U.S. officials clarify administration description of two heroes in Libya attack

John Solomon, Washington Guardian

WASHINGTON – The two former Navy SEALs killed in last week’s attack on the U.S. consulate in Benghazi were not part of Ambassador Chris Stevens’ official security detail but took up arms in an effort to protect the facility when it was overrun by insurgents, U.S. officials tell the Washington Guardian.

The two former SEALS, Tyrone Woods, 41, and Glen Doherty, 42, were not employed by the State Department diplomatic security office and instead were what is known as personal service contractors who had other duties related to security, the officials said.

They stepped into action, however, when Stevens became separated from the small security detail normally assigned to protect him when he traveled from the more fortified embassy in Tripoli to Benghazi, the officials said.

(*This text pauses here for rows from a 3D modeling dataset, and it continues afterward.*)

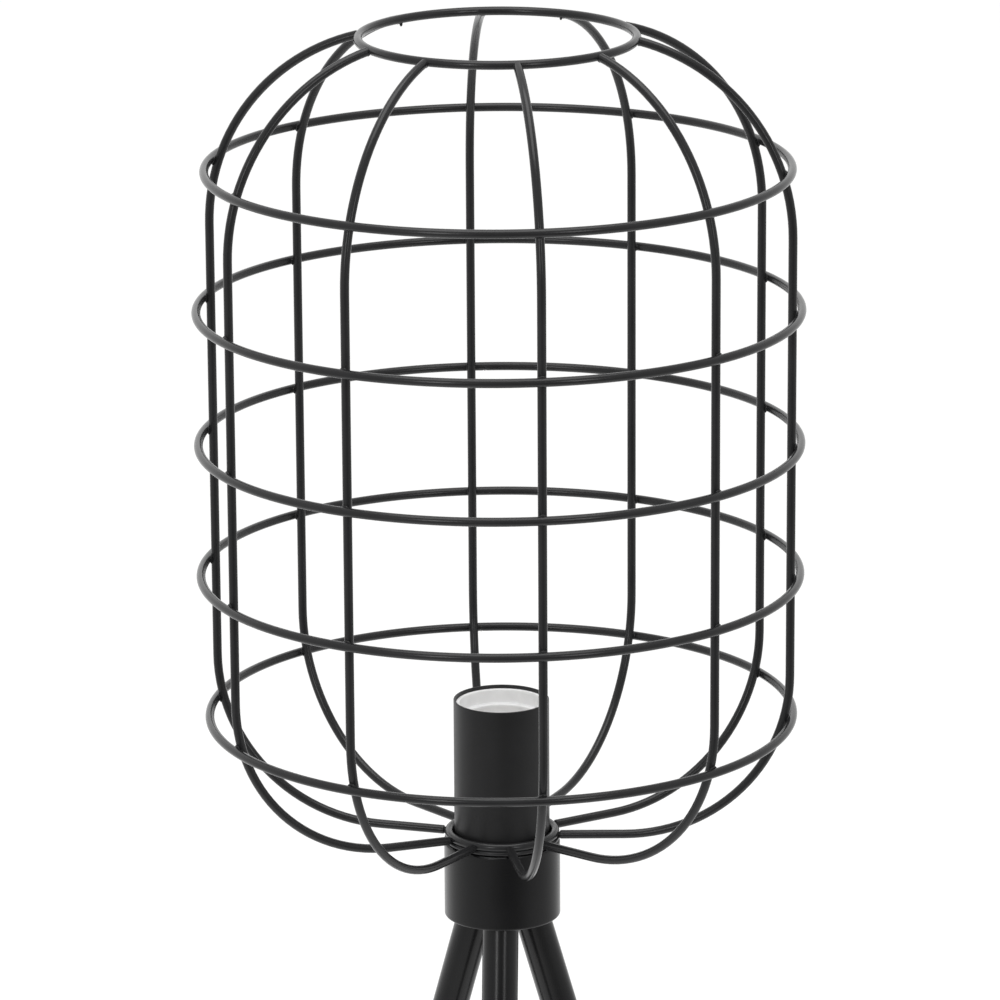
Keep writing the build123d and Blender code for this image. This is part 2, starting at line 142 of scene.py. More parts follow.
def powder_coated_steel(name, dark, light, smoothest, roughest):
    """Polyester powder coat, satin black: baked on, it flows into a faint orange peel about 1.5 mm
    across with a finer grain on top, so that reflections are soft and slightly broken."""
    material, tree, place = new_material(name)
    peel = noise(tree, place, size=1.5, detail=2.0)
    grain = noise(tree, place, size=0.35, detail=2.0, roughness=0.6)
    cloud = noise(tree, place, size=28, detail=3.0, roughness=0.55)
    peel_relief = relief(tree, peel, strength=0.20, depth=0.02)
    return surfaced(material, {
        "Base Color": two_tone(tree, cloud, dark, light, low=0.35, high=0.70),
        "Roughness": gloss(tree, grain, smoothest, roughest),
        "IOR": 1.5,
        "Normal": relief(tree, grain, strength=0.20, depth=0.006, below=peel_relief),
    })


def clear_selection():
    """Leaves edit mode and deselects everything."""
    if bpy.context.object and bpy.context.object.mode != "OBJECT":
        bpy.ops.object.mode_set(mode="OBJECT")
    bpy.ops.object.select_all(action="DESELECT")


def choose(*pieces):
    """Selects these pieces alone, with the first of them active."""
    clear_selection()
    for piece in pieces:
        piece.select_set(True)
    bpy.context.view_layer.objects.active = pieces[0]


def open_up(piece):
    """Opens a piece in edit mode with all of it selected."""
    choose(piece)
    bpy.ops.object.mode_set(mode="EDIT")
    bpy.ops.mesh.select_all(action="SELECT")


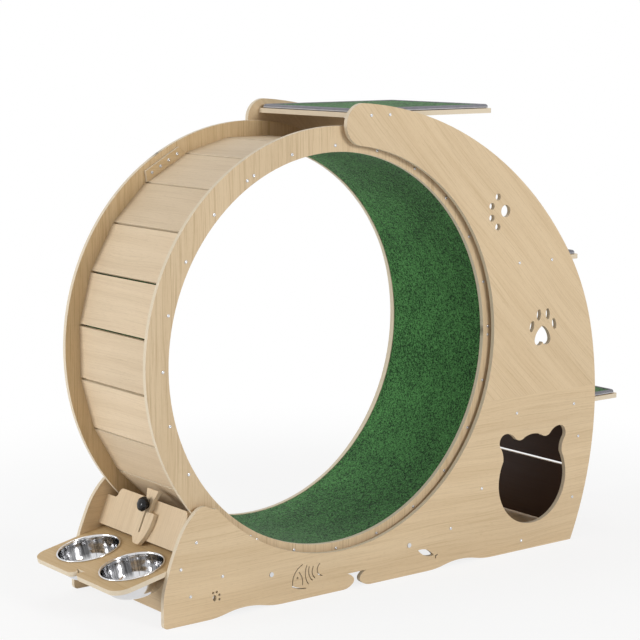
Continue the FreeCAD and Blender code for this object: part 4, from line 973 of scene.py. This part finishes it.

The two ex-Seals and others engaged in a lengthy firefight with the extremists who attacked the compound, a fight that stretched from the inner area of the consulate to an outside annex and a nearby safe house — a location that the insurgents appeared to know about, the officials said.

The officials provided the information to the Washington Guardian, saying they feared the Obama administration’s scant description of the episode left a misimpression that the two ex-Navy SEALs might have been responsible for the ambassador’s personal safety or become separated from him.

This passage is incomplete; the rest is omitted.